Il a blêmi. Un long silence. Puis il a murmuré : « Camille. »

Camille. Un prénom banal, presque doux. Mais dans ma bouche, il avait le goût du poison.

Les jours qui ont suivi ont été un cauchemar éveillé. Je me suis surprise à fouiller dans ses affaires, à relire nos anciens messages pour chercher des signes que je n’avais pas vus. J’ai appelé ma sœur, Sophie, en larmes : « Comment je vais faire ? Comment on survit à ça ? »

Elle a soupiré : « Tu dois penser à toi d’abord, Claire. Pas à lui. »

Mais comment penser à moi quand tout ce que j’avais construit s’effondrait ? Nous étions mariés depuis douze ans. Nous avions deux enfants, Léa et Paul, qui ne comprenaient pas pourquoi maman pleurait dans la salle de bain.

Antoine a essayé de se racheter.

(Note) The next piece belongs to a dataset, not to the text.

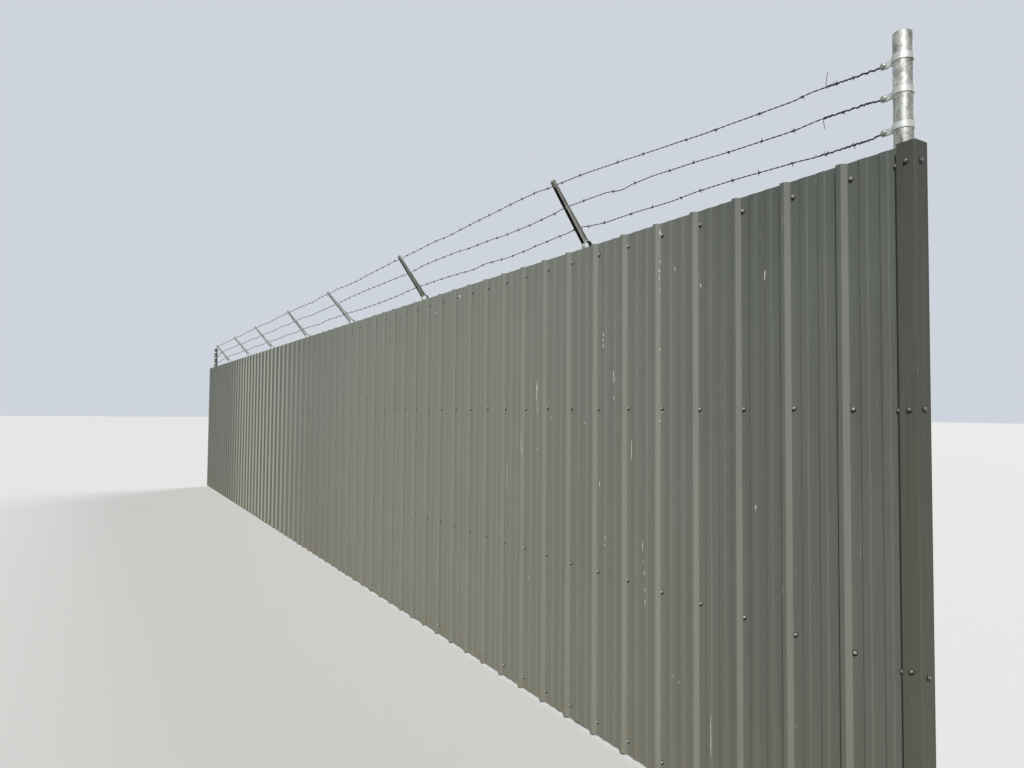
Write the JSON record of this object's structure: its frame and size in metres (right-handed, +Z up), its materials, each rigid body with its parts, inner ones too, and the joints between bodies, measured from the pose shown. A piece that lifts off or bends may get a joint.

Il a coupé les ponts avec Camille – du moins, c’est ce qu’il m’a dit. Il m’a écrit des lettres, m’a offert des fleurs, a proposé d’aller voir un conseiller conjugal. Mais chaque fois qu’il posait la main sur mon épaule, je sursautais. Chaque fois qu’il me disait « je t’aime », j’entendais « je t’ai trahie ».

Un soir, alors que les enfants dormaient, il s’est agenouillé devant moi :

— Claire, je t’en supplie… Je suis désolé. Je ferai tout pour te prouver que tu peux encore me faire confiance.

J’ai éclaté :

— Comment tu veux que je te croie ? Tu m’as menti pendant des mois ! Tu as détruit tout ce qu’on avait !

Il a pleuré. Moi aussi. On s’est enlacés comme deux naufragés sur un radeau trop petit pour deux.

Les semaines ont passé. J’ai accepté d’aller chez le conseiller conjugal avec lui. La première séance a été un supplice : parler de notre intimité devant un inconnu me donnait envie de vomir. Mais peu à peu, j’ai compris que ma douleur était légitime – et que j’avais le droit de ne pas pardonner.

Ma mère m’a dit : « Dans notre génération, on fermait les yeux. Mais aujourd’hui, tu as le choix. »

Mais est-ce vraiment un choix ? Léa m’a demandé un matin : « Maman, tu vas divorcer ? » Paul a fait pipi au lit trois nuits de suite. Je me suis sentie coupable de leur infliger ça.

Un dimanche après-midi, alors qu’Antoine emmenait les enfants au parc pour me laisser souffler, j’ai appelé Sophie :

— Je ne sais plus si je l’aime ou si j’ai juste peur d’être seule.

Elle a répondu doucement :

— Tu as le droit d’avoir peur. Mais tu as aussi le droit d’exiger le respect.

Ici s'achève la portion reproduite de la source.